Exactly reproduce the lines that follow.

RAW DATA
□ □ □ □

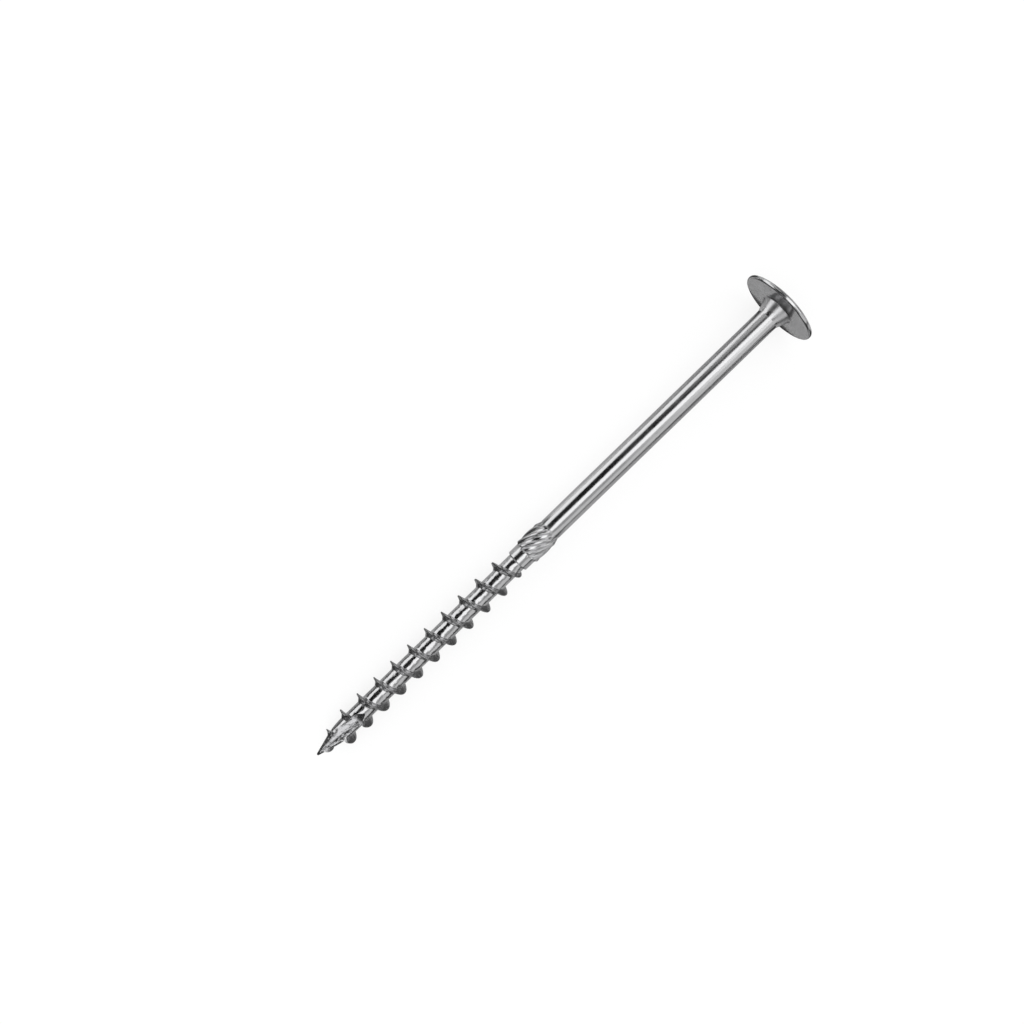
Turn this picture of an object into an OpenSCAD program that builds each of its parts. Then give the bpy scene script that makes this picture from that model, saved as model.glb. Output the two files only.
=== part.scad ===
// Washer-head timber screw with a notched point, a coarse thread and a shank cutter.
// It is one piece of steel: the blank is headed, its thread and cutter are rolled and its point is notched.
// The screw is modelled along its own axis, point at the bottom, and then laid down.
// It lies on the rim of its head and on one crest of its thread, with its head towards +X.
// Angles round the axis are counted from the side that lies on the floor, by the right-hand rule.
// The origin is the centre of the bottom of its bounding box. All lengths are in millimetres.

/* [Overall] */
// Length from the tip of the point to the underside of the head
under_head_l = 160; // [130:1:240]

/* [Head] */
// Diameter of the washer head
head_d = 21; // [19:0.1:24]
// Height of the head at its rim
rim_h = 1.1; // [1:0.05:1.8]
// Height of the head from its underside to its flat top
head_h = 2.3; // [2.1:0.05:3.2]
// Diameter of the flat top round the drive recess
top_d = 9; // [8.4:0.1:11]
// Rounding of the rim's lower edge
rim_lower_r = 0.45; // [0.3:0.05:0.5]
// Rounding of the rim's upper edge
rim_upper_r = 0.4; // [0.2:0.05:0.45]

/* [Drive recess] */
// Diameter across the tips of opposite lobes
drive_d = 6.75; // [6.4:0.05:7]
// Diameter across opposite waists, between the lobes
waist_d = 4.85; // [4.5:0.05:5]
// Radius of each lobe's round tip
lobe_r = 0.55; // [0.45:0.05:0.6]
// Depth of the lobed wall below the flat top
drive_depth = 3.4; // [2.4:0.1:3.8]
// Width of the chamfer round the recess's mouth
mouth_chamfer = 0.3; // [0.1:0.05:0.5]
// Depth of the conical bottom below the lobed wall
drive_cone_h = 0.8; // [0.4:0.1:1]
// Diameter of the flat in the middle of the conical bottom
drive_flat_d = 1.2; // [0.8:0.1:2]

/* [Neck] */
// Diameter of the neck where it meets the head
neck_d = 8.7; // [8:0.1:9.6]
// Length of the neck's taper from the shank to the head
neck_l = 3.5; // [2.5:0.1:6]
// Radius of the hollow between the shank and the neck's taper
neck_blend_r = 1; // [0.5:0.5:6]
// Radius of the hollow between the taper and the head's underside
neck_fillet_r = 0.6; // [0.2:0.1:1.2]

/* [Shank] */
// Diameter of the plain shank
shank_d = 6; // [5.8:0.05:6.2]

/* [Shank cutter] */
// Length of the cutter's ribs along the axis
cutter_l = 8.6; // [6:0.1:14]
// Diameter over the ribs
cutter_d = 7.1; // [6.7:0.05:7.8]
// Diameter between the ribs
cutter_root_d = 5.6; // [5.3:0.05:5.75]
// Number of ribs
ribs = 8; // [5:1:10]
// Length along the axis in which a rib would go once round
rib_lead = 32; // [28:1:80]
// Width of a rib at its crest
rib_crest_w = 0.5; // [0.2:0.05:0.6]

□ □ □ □

THE OUTPUT
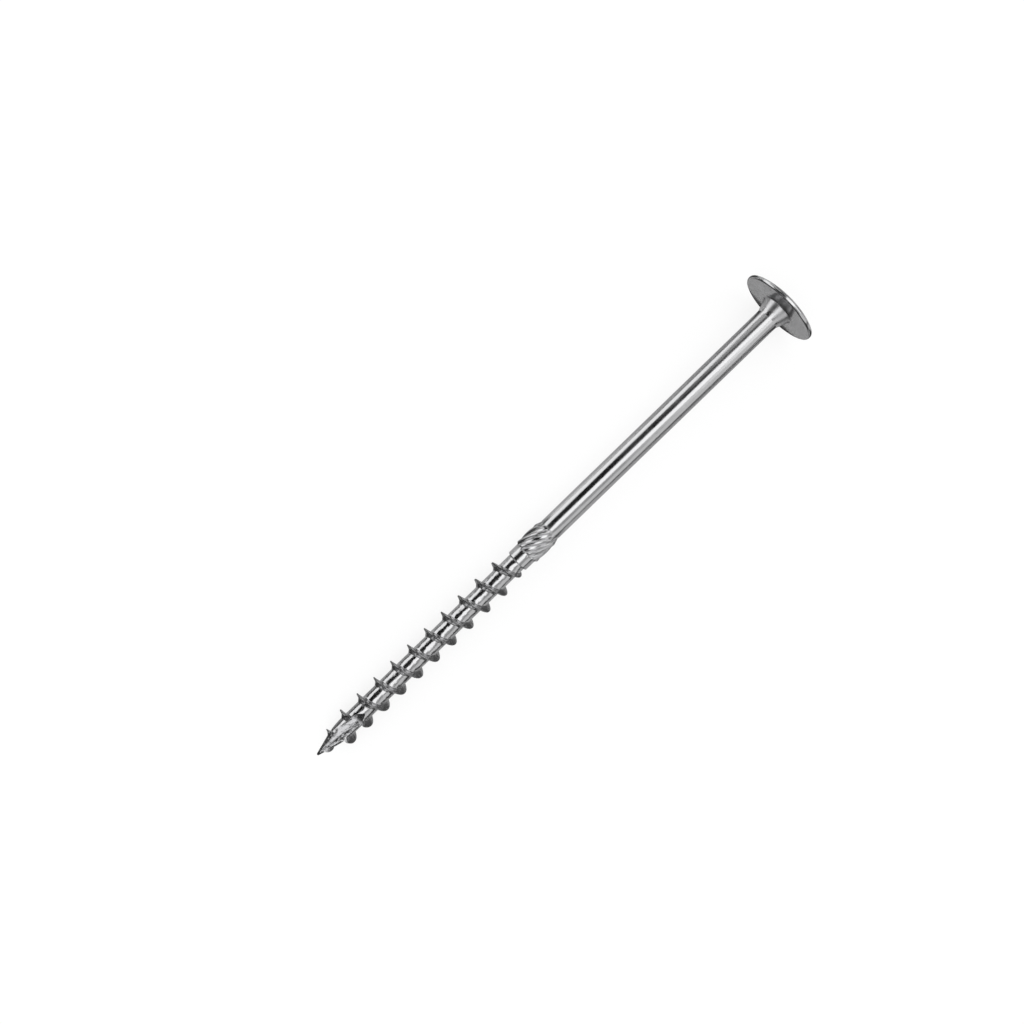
Turn this picture of an object into an OpenSCAD program that builds each of its parts. Then give the bpy scene script that makes this picture from that model, saved as model.glb. Output the two files only.
=== part.scad ===
// Washer-head timber screw with a notched point, a coarse thread and a shank cutter.
// It is one piece of steel: the blank is headed, its thread and cutter are rolled and its point is notched.
// The screw is modelled along its own axis, point at the bottom, and then laid down.
// It lies on the rim of its head and on one crest of its thread, with its head towards +X.
// Angles round the axis are counted from the side that lies on the floor, by the right-hand rule.
// The origin is the centre of the bottom of its bounding box. All lengths are in millimetres.

/* [Overall] */
// Length from the tip of the point to the underside of the head
under_head_l = 160; // [130:1:240]

/* [Head] */
// Diameter of the washer head
head_d = 21; // [19:0.1:24]
// Height of the head at its rim
rim_h = 1.1; // [1:0.05:1.8]
// Height of the head from its underside to its flat top
head_h = 2.3; // [2.1:0.05:3.2]
// Diameter of the flat top round the drive recess
top_d = 9; // [8.4:0.1:11]
// Rounding of the rim's lower edge
rim_lower_r = 0.45; // [0.3:0.05:0.5]
// Rounding of the rim's upper edge
rim_upper_r = 0.4; // [0.2:0.05:0.45]

/* [Drive recess] */
// Diameter across the tips of opposite lobes
drive_d = 6.75; // [6.4:0.05:7]
// Diameter across opposite waists, between the lobes
waist_d = 4.85; // [4.5:0.05:5]
// Radius of each lobe's round tip
lobe_r = 0.55; // [0.45:0.05:0.6]
// Depth of the lobed wall below the flat top
drive_depth = 3.4; // [2.4:0.1:3.8]
// Width of the chamfer round the recess's mouth
mouth_chamfer = 0.3; // [0.1:0.05:0.5]
// Depth of the conical bottom below the lobed wall
drive_cone_h = 0.8; // [0.4:0.1:1]
// Diameter of the flat in the middle of the conical bottom
drive_flat_d = 1.2; // [0.8:0.1:2]

/* [Neck] */
// Diameter of the neck where it meets the head
neck_d = 8.7; // [8:0.1:9.6]
// Length of the neck's taper from the shank to the head
neck_l = 3.5; // [2.5:0.1:6]
// Radius of the hollow between the shank and the neck's taper
neck_blend_r = 1; // [0.5:0.5:6]
// Radius of the hollow between the taper and the head's underside
neck_fillet_r = 0.6; // [0.2:0.1:1.2]

/* [Shank] */
// Diameter of the plain shank
shank_d = 6; // [5.8:0.05:6.2]

/* [Shank cutter] */
// Length of the cutter's ribs along the axis
cutter_l = 8.6; // [6:0.1:14]
// Diameter over the ribs
cutter_d = 7.1; // [6.7:0.05:7.8]
// Diameter between the ribs
cutter_root_d = 5.6; // [5.3:0.05:5.75]
// Number of ribs
ribs = 8; // [5:1:10]
// Length along the axis in which a rib would go once round
rib_lead = 32; // [28:1:80]
// Width of a rib at its crest
rib_crest_w = 0.5; // [0.2:0.05:0.6]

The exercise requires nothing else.